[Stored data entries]
________________
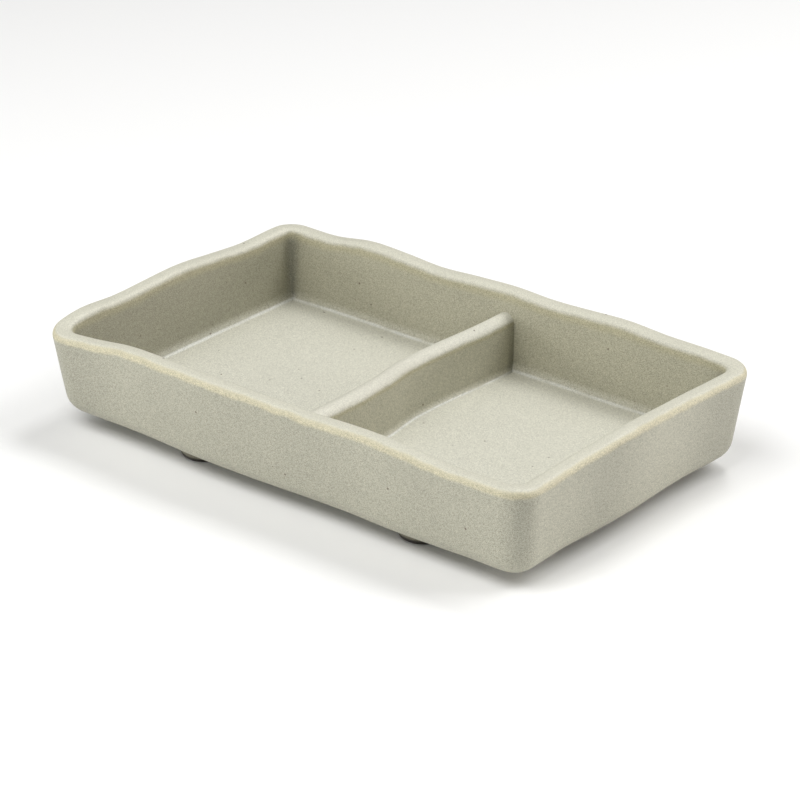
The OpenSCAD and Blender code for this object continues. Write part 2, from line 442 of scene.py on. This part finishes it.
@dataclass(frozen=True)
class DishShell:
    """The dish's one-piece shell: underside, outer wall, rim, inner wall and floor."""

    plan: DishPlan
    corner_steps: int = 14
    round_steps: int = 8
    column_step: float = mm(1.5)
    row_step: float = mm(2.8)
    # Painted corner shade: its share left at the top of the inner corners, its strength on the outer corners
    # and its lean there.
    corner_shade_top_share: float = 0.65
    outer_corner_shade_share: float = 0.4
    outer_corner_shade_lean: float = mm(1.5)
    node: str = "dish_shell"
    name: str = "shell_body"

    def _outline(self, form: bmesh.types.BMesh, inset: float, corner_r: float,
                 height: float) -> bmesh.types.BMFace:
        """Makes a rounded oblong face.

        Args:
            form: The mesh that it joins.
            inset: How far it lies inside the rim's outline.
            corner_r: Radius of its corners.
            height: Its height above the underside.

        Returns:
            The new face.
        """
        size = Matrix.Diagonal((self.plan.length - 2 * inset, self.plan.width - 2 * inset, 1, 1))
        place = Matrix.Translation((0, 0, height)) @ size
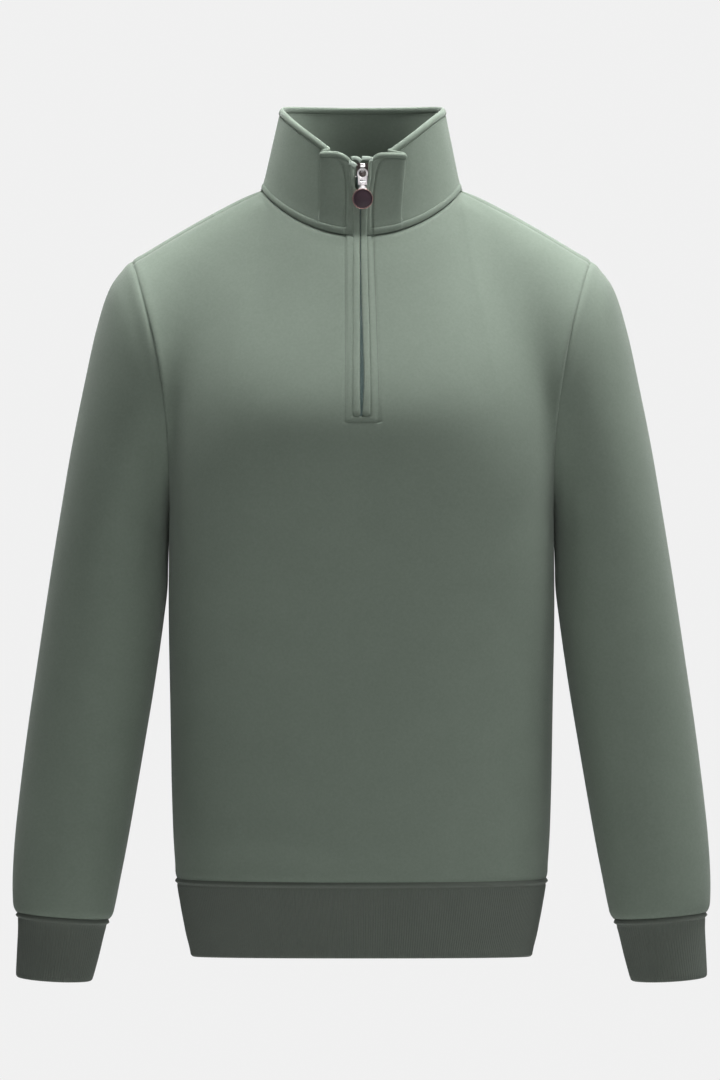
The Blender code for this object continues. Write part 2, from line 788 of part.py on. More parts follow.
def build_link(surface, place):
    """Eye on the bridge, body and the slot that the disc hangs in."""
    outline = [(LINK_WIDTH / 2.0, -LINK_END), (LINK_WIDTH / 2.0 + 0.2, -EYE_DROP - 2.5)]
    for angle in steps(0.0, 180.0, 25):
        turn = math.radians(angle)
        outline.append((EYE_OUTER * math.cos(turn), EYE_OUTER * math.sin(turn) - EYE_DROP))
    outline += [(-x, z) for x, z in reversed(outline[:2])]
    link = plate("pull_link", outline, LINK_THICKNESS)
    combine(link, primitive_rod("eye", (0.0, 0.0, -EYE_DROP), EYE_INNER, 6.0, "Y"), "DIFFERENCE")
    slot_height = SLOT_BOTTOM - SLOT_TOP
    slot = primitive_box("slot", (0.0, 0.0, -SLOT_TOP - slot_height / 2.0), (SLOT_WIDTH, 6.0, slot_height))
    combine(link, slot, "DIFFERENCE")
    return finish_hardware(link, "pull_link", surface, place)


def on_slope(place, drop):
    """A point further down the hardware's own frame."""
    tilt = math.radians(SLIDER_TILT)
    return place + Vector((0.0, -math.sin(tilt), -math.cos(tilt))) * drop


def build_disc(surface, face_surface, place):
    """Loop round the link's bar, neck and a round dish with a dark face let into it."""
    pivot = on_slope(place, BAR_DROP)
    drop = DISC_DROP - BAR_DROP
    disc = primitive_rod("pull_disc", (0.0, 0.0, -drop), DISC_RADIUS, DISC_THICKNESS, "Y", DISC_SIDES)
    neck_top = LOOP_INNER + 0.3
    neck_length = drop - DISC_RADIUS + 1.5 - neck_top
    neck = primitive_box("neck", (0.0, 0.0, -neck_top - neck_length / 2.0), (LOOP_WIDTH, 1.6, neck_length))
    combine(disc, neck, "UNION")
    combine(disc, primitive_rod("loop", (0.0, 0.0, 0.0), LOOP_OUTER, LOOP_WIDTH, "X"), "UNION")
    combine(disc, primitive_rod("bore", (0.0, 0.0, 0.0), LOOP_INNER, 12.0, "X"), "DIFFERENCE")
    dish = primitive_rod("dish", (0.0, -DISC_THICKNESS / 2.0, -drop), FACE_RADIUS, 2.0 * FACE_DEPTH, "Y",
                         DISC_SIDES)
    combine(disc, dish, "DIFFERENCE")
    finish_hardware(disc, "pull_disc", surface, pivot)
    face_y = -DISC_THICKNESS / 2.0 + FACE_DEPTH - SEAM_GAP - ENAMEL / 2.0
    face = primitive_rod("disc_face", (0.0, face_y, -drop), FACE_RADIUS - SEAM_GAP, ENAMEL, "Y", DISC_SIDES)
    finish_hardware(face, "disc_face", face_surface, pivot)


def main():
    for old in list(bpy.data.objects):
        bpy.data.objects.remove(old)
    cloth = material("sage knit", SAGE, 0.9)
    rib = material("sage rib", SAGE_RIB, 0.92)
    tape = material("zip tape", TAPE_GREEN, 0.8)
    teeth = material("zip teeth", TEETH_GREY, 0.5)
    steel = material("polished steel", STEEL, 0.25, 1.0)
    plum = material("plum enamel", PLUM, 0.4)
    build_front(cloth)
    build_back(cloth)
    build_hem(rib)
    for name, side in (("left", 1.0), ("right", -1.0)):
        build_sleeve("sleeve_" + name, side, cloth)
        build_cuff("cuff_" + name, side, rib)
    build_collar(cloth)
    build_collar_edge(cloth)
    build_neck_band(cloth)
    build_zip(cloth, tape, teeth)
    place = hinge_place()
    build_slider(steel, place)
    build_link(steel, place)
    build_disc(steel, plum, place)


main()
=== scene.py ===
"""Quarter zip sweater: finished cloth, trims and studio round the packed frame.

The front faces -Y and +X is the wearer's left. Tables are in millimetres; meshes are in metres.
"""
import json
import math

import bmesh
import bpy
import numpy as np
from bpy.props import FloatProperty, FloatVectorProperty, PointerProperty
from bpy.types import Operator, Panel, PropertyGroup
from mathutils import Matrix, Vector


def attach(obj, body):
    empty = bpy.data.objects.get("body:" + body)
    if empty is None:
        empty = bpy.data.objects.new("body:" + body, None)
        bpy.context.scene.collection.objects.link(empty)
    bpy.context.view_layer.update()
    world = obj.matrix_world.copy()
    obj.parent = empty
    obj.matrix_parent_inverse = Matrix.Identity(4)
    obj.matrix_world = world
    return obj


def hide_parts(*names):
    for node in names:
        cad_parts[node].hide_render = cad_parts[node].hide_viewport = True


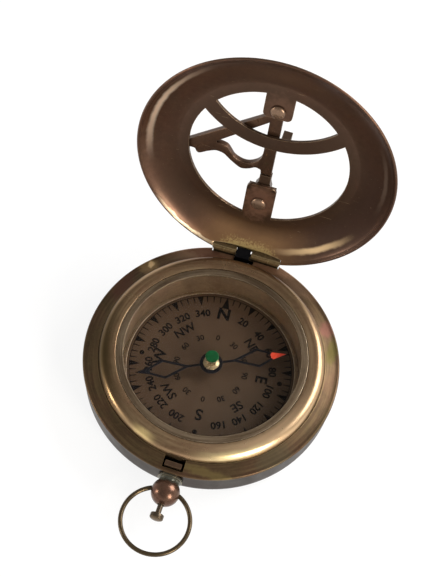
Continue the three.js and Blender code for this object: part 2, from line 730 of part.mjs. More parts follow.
________________
Transcribe each line of the data above, unaltered, from the one where "build_collar_edge(cloth)" appears to the one where "bpy.context.view_layer.update()" appears, inclusive of both.

    build_collar_edge(cloth)
    build_neck_band(cloth)
    build_zip(cloth, tape, teeth)
    place = hinge_place()
    build_slider(steel, place)
    build_link(steel, place)
    build_disc(steel, plum, place)


main()
=== scene.py ===
"""Quarter zip sweater: finished cloth, trims and studio round the packed frame.

The front faces -Y and +X is the wearer's left. Tables are in millimetres; meshes are in metres.
"""
import json
import math

import bmesh
import bpy
import numpy as np
from bpy.props import FloatProperty, FloatVectorProperty, PointerProperty
from bpy.types import Operator, Panel, PropertyGroup
from mathutils import Matrix, Vector


def attach(obj, body):
    empty = bpy.data.objects.get("body:" + body)
    if empty is None:
        empty = bpy.data.objects.new("body:" + body, None)
        bpy.context.scene.collection.objects.link(empty)
    bpy.context.view_layer.update()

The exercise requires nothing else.